■ Data supplied:
##########

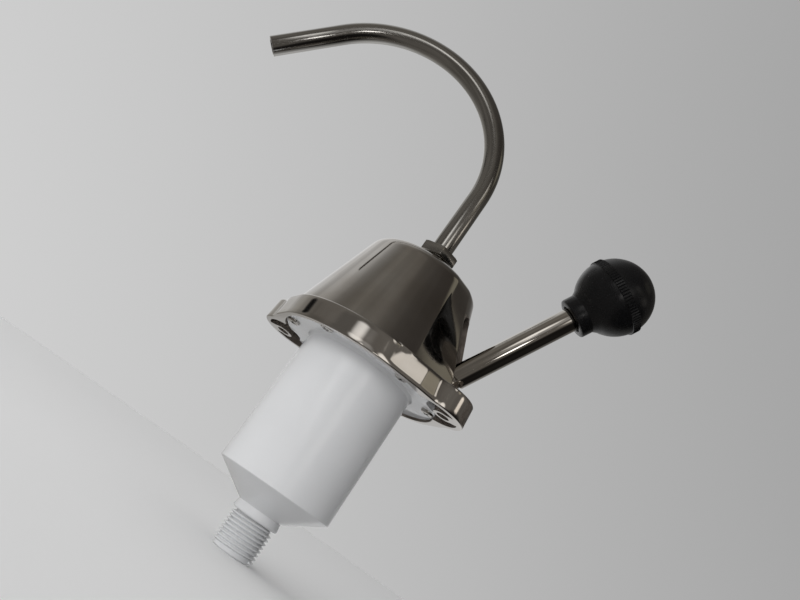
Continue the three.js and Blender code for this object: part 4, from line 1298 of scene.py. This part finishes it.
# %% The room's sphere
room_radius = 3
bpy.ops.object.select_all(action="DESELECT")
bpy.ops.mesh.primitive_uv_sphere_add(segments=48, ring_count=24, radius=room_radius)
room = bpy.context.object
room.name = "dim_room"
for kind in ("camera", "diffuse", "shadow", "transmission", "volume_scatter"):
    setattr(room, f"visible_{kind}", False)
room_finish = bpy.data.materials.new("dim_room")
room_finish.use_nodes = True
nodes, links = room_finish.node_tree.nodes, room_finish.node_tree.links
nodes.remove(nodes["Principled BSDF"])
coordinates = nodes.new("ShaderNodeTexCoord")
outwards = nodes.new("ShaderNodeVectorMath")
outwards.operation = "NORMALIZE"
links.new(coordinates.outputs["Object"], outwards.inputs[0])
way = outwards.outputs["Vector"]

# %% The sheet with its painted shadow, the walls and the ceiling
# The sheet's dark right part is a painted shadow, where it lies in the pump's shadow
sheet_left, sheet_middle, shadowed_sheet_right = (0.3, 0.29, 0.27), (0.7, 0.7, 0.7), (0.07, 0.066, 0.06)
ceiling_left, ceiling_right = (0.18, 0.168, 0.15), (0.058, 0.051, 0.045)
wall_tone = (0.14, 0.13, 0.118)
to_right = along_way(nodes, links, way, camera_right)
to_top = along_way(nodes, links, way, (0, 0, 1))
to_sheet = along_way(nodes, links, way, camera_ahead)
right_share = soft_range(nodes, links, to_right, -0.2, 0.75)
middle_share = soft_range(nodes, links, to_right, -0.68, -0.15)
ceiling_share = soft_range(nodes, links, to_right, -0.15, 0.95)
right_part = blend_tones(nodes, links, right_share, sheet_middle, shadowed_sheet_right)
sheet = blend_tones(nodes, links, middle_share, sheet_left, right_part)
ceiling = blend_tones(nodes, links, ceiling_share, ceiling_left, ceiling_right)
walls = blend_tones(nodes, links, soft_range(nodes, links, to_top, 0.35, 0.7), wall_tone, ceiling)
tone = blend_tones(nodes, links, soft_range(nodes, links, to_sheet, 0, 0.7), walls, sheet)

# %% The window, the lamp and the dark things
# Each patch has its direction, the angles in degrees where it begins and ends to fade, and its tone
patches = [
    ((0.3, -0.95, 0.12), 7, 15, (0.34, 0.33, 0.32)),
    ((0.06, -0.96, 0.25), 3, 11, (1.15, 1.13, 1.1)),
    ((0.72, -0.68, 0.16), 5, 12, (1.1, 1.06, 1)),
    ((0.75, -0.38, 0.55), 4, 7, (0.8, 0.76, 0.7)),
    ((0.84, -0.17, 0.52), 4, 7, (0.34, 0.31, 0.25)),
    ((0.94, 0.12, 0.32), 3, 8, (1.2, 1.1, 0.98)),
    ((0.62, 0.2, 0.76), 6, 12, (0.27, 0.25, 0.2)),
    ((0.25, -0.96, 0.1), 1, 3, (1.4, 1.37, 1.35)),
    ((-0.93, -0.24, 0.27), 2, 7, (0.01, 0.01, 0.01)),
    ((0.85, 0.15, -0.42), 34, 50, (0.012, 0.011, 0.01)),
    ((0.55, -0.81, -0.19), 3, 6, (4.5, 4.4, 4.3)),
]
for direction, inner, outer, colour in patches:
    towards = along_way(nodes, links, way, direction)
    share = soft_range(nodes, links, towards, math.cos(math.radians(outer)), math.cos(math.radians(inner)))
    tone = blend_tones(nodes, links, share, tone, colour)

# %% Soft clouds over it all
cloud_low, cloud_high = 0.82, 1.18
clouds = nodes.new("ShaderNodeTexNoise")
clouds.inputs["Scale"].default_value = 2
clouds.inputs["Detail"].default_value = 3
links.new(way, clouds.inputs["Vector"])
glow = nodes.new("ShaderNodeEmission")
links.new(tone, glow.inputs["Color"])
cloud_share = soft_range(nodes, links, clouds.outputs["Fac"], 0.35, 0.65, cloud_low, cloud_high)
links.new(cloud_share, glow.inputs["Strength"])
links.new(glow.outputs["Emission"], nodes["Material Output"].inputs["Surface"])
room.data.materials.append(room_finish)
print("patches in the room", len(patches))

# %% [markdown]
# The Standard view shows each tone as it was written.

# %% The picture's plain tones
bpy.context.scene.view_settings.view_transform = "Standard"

##########

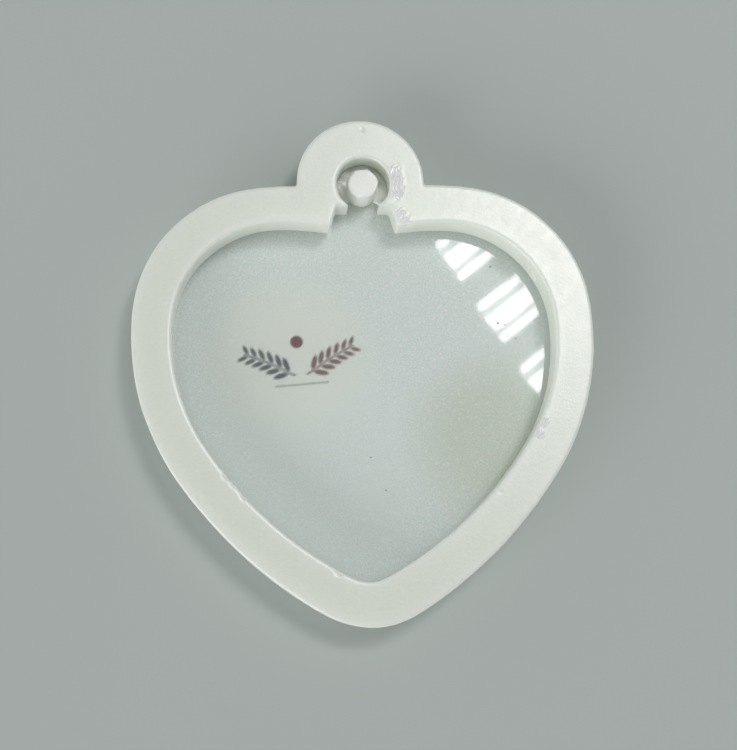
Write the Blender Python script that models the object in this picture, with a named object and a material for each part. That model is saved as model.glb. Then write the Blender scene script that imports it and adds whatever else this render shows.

##########

■ Objective: Isolate the lines above that contain the word "picture" and copy them.

■ Correct answer:
# %% The picture's plain tones
Write the Blender Python script that models the object in this picture, with a named object and a material for each part. That model is saved as model.glb. Then write the Blender scene script that imports it and adds whatever else this render shows.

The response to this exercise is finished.